The prophet’s work is not to win. It is to witness and imagine. To keep alive a memory of how things could be otherwise. To remind a people of promises they have learned to manage without.
In Berry’s world, faithfulness is measured in small acts: tending a field well, staying with a marriage, refusing to abandon a neighbor. Prophecy lives there too—not in grand gestures, but in stubborn fidelity to what is real. In doing so they acknowledge the bloom as well as the broken bough, the harvest as well as the drought.
A prophet will not let us forget that the world is not merchandise, that people are not problems, that hope is not optimism, and that despair is not the final truth.
This point is essential. For while prophets might be known for the hard edge they offer, a mature one who remains connected is as joyful as they are grieved, as enchanted as they are disillusioned. Their deep faith and hope lie in a future in which Love has the final say.
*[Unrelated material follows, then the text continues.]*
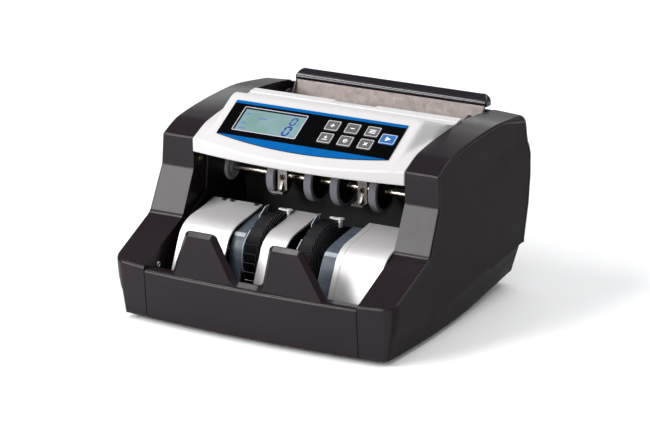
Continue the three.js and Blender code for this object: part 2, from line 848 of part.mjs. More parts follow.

Their hope is in tomorrow, but they hold it with us in the present.
They are not ahead of us.
They are beside us, and sometimes even behind us, calling us back to what we already knew before we learned to live without it.
If there is a role for prophets now, it is this:
to slow us down enough to feel what we are doing,
to speak the truth without fear or shame,
to resist polarization and othering,
to honor the presence of God everywhere,
to grieve what we have normalized,
to love with wild abandon, following where Love would lead us, and
to imagine a future rooted not in escape, but in restoration.
Not louder,
not faster,
just truer.
Don’t wait for others to fill this role. It is a universal calling. Where are you called to tap into the prophet in you, for the good of the world?